* **COLLECTED MATERIAL**
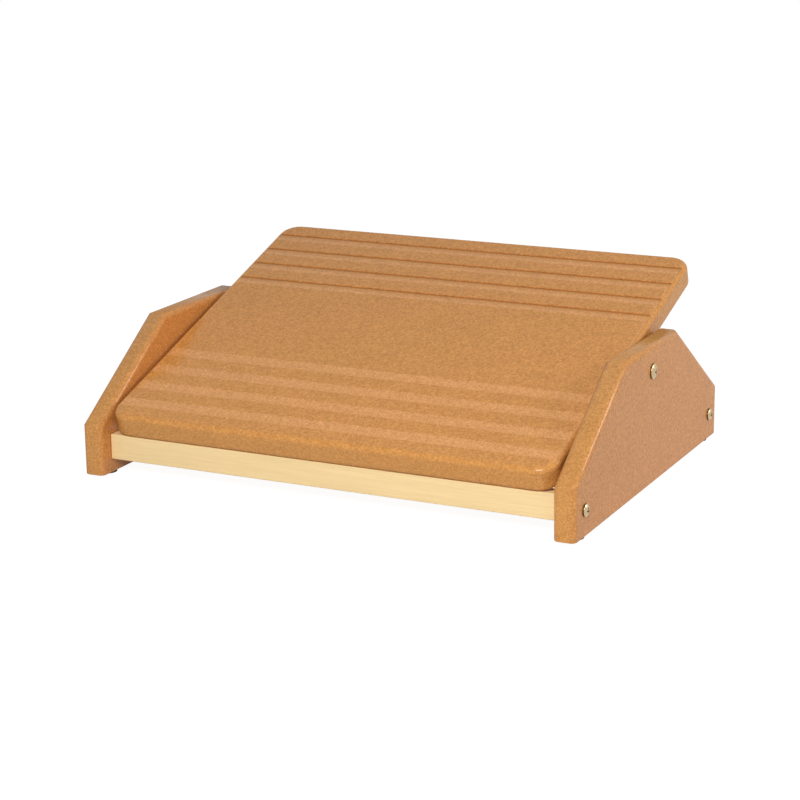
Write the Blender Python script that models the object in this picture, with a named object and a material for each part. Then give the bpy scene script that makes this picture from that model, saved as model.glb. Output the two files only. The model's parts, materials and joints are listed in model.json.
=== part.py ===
"""Tilting wooden footrest: two side panels of MDF joined by two pale wooden stretchers, and a grooved
tread board that rocks between the panels on two pivot screws.

Metres, +Z up. X runs across the footrest, -Y is its front, where the user sits, and the origin is on the
floor under its middle. The board lies front edge down, at rest on the front stretcher.
"""

import math

import bmesh
import bpy
from mathutils import Matrix, Vector

MM = 0.001

# Side panels: an outline with low upright ends, long slopes and a flat top
WIDTH = 450 * MM                    # over the outer faces of the two panels
PANEL_DEPTH = 340 * MM
PANEL_THICKNESS = 19 * MM
PANEL_HEIGHT = 118.5 * MM           # of the panel alone, without its feet
PANEL_END_HEIGHT = 44.5 * MM        # of the upright front and rear ends
PANEL_SLOPE_RUN = 109 * MM          # from an upright end to the flat top, measured along Y
PANEL_EDGE_ROUND = 5 * MM           # of the routed edges between outline and faces, all but the lower ones

# Feet: self-adhesive rubber discs
FOOT_DIAMETER = 16 * MM
FOOT_HEIGHT = 2.2 * MM
FOOT_CHAMFER = 0.4 * MM
FOOT_SETBACK = 22 * MM              # its centre from the panel's front or rear end

# Stretchers: square-cut bars between the panels
STRETCHER_HEIGHT = 22 * MM
STRETCHER_THICKNESS = 14 * MM
STRETCHER_LIFT = 12 * MM            # its lower face above the panels' lower edge
STRETCHER_SETBACK = 13.5 * MM       # its outer face from the panels' front or rear end
STRETCHER_EDGE_ROUND = 1 * MM

# Tread board
BOARD_DEPTH = 340 * MM
BOARD_THICKNESS = 22 * MM
BOARD_SIDE_GAP = 2.5 * MM           # between each side of the board and its panel
BOARD_CORNER_ROUND = 18 * MM
BOARD_EDGE_ROUND = 5 * MM
PIVOT_DROP = 21.5 * MM              # the pivot's axis below the panels' flat top, midway along it

# Grip grooves: two mirrored groups, each groove a steep outer wall and a long inner slope
GROOVES_A_GROUP = 4
GROOVE_FRONT_MARGIN = 17 * MM       # from the board's front edge to the outermost steep wall
GROOVE_REAR_MARGIN = 19.5 * MM      # the same from its rear edge
GROOVE_PITCH = 27 * MM
GROOVE_WIDTH = 13 * MM
GROOVE_DEPTH = 0.8 * MM

# Pivot: a machine screw through a flanged bush, into a threaded insert in the board's side
PIVOT_SCREW_DIAMETER = 6 * MM
PIVOT_SCREW_LENGTH = 40 * MM        # under the head
PIVOT_HEAD_DIAMETER = 13 * MM
BUSH_DIAMETER = 10 * MM
BUSH_FLANGE_DIAMETER = 14 * MM
BUSH_SETBACK = 0.5 * MM             # its outer end below the panel's outer face
INSERT_DIAMETER = 11 * MM
INSERT_LENGTH = 15 * MM
INSERT_RIDGES = 5
INSERT_RIDGE_HEIGHT = 0.8 * MM
INSERT_RIDGE_FOOT = 1 / 3           # where a ridge leaves the root, as a share of its pitch
INSERT_RIDGE_CREST = 2 / 3          # where it reaches the crest

# Stretcher screws: truss heads outside the panels, shanks in the stretchers' end grain
SCREW_DIAMETER = 6 * MM
SCREW_LENGTH = 50 * MM
SCREW_DROP = 1.2 * MM               # of the screws' axes below the middle of the stretchers
SCREW_HEAD_DIAMETER = 10.5 * MM
SCREW_TIP_LENGTH = 8 * MM
SCREW_TIP_DIAMETER = 1.5 * MM

# Both kinds of screw head
HEAD_HEIGHT = 3 * MM
HEAD_RIM = 1 * MM                   # upright edge of the head below its dome
RECESS_SPAN = 6.6 * MM              # of the cross recess, at the top
RECESS_BLADE = 1.4 * MM
RECESS_DEPTH = 2.6 * MM
RECESS_TAPER = 0.45                 # its size at the bottom, as a share of the top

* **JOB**
Begin with the first line of the data above and, please, print each line exactly until you have printed the line containing "import math"; print nothing else.

* **ANSWER BELOW**
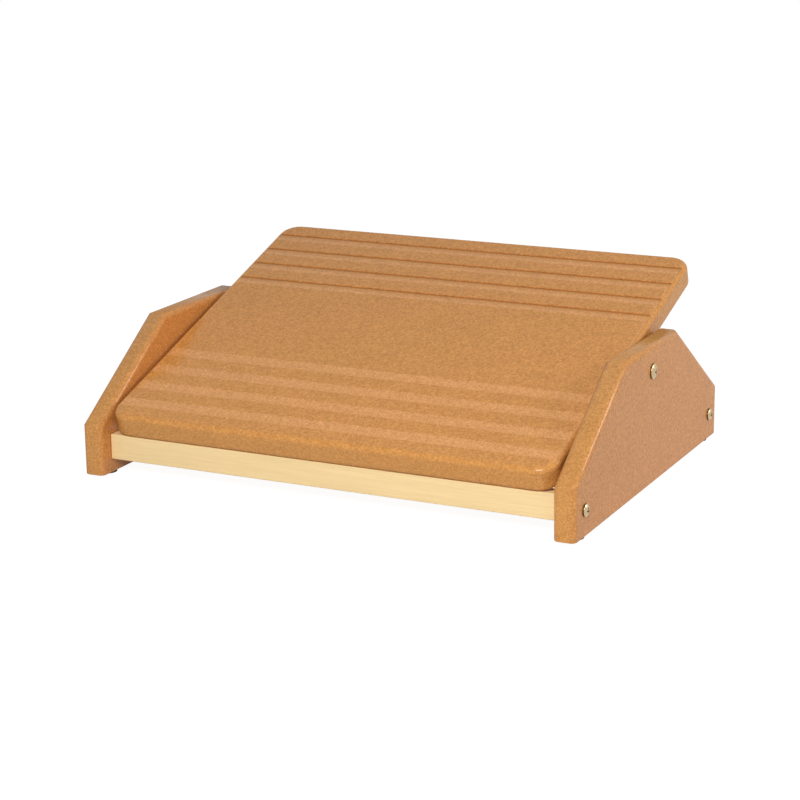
Write the Blender Python script that models the object in this picture, with a named object and a material for each part. Then give the bpy scene script that makes this picture from that model, saved as model.glb. Output the two files only. The model's parts, materials and joints are listed in model.json.
=== part.py ===
"""Tilting wooden footrest: two side panels of MDF joined by two pale wooden stretchers, and a grooved
tread board that rocks between the panels on two pivot screws.

Metres, +Z up. X runs across the footrest, -Y is its front, where the user sits, and the origin is on the
floor under its middle. The board lies front edge down, at rest on the front stretcher.
"""

import math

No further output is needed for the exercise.